Work instructions:
Search the records below for the word "parts" and show every line where it occurs.

Provided entries:
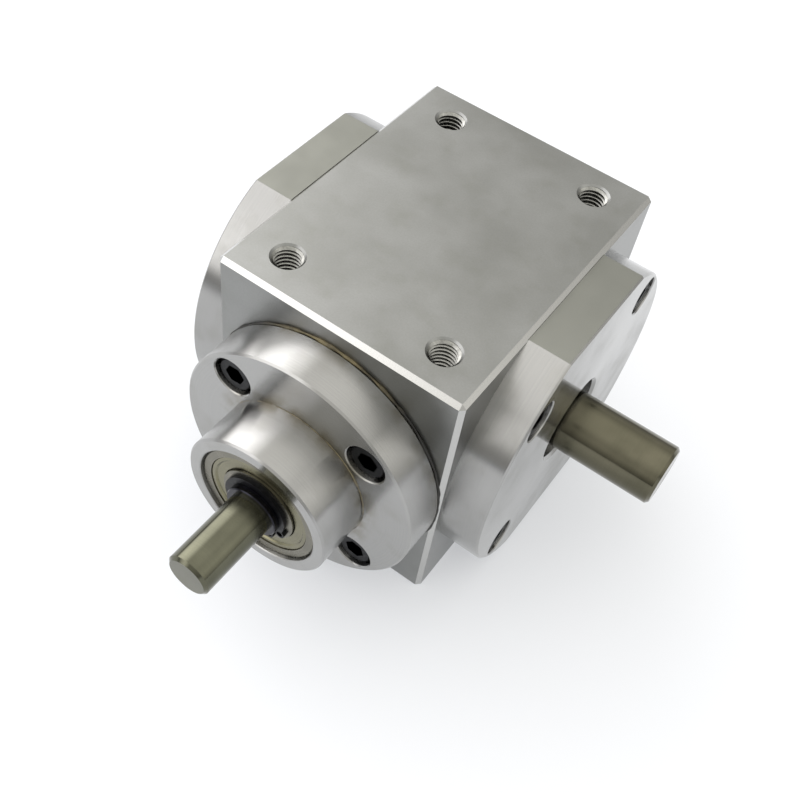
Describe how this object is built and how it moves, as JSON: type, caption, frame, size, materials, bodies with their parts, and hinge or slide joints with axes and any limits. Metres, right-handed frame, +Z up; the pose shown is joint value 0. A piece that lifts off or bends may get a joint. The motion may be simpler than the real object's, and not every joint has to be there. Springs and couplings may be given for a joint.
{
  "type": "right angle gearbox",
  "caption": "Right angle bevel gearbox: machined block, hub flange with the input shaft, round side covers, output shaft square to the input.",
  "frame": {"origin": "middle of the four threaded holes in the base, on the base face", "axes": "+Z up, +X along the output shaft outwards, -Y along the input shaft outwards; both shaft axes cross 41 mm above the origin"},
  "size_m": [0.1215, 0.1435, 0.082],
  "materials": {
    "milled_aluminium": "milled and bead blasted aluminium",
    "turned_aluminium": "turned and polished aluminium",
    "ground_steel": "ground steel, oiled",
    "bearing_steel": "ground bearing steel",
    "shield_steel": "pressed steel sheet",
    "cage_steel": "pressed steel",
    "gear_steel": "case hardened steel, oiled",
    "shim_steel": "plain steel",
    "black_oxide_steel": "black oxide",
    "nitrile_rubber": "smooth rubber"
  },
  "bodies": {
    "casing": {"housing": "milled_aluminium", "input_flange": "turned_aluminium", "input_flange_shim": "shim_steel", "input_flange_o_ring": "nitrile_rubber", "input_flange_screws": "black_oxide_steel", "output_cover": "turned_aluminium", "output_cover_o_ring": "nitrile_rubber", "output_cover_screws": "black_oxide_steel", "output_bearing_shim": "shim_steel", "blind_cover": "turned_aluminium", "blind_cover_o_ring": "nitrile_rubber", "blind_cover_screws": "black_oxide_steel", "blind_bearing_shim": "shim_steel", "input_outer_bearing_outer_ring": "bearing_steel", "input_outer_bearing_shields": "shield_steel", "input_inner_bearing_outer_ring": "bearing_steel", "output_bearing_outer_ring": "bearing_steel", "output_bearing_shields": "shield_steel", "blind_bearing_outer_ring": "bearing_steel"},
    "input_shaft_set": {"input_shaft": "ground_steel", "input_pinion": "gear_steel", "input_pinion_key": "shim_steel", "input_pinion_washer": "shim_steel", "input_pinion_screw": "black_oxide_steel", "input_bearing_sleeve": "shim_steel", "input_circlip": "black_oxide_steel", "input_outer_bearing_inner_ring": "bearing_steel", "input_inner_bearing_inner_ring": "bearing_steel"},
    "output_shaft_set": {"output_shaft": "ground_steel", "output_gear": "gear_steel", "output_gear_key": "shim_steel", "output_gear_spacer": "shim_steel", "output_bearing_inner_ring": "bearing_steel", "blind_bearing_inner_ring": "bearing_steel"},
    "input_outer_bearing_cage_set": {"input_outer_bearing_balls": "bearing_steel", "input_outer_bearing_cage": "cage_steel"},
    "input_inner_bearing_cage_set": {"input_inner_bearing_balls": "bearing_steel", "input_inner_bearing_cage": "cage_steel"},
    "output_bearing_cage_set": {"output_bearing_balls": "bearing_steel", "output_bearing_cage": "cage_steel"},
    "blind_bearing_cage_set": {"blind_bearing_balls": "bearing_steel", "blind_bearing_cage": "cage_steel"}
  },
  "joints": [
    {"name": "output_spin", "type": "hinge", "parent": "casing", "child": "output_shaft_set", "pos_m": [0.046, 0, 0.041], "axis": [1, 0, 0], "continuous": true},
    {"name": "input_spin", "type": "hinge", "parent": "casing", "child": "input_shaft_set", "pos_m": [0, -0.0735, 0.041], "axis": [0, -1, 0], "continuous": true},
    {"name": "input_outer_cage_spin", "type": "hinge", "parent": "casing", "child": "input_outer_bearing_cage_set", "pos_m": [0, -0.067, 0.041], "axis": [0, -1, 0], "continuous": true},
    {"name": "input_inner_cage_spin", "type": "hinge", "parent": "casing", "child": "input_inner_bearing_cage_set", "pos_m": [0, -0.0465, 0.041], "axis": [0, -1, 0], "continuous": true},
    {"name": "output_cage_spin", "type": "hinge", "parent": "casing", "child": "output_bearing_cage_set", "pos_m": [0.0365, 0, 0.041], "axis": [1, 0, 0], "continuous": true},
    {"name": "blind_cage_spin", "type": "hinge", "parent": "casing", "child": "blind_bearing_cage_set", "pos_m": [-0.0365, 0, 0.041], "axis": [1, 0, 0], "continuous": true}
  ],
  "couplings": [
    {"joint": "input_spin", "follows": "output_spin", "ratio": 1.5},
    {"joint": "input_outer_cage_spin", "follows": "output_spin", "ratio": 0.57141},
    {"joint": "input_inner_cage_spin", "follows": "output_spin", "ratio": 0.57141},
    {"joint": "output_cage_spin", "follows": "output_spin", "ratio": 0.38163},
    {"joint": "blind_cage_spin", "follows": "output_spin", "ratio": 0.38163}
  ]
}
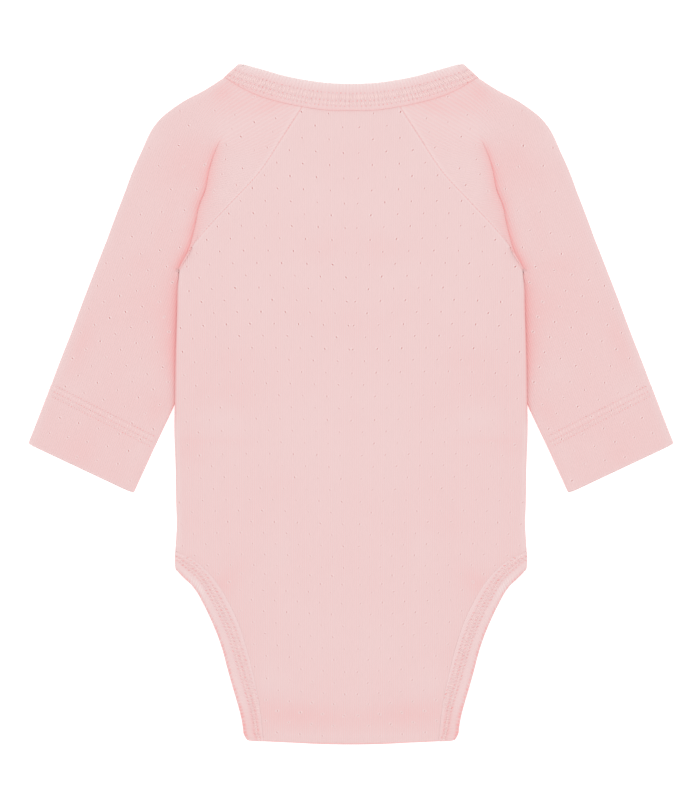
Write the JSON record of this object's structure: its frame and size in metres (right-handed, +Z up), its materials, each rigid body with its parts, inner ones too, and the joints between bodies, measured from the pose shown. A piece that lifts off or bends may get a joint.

The answer:
Describe how this object is built and how it moves, as JSON: type, caption, frame, size, materials, bodies with their parts, and hinge or slide joints with axes and any limits. Metres, right-handed frame, +Z up; the pose shown is joint value 0. A piece that lifts off or bends may get a joint. The motion may be simpler than the real object's, and not every joint has to be there. Springs and couplings may be given for a joint.
Write the JSON record of this object's structure: its frame and size in metres (right-handed, +Z up), its materials, each rigid body with its parts, inner ones too, and the joints between bodies, measured from the pose shown. A piece that lifts off or bends may get a joint.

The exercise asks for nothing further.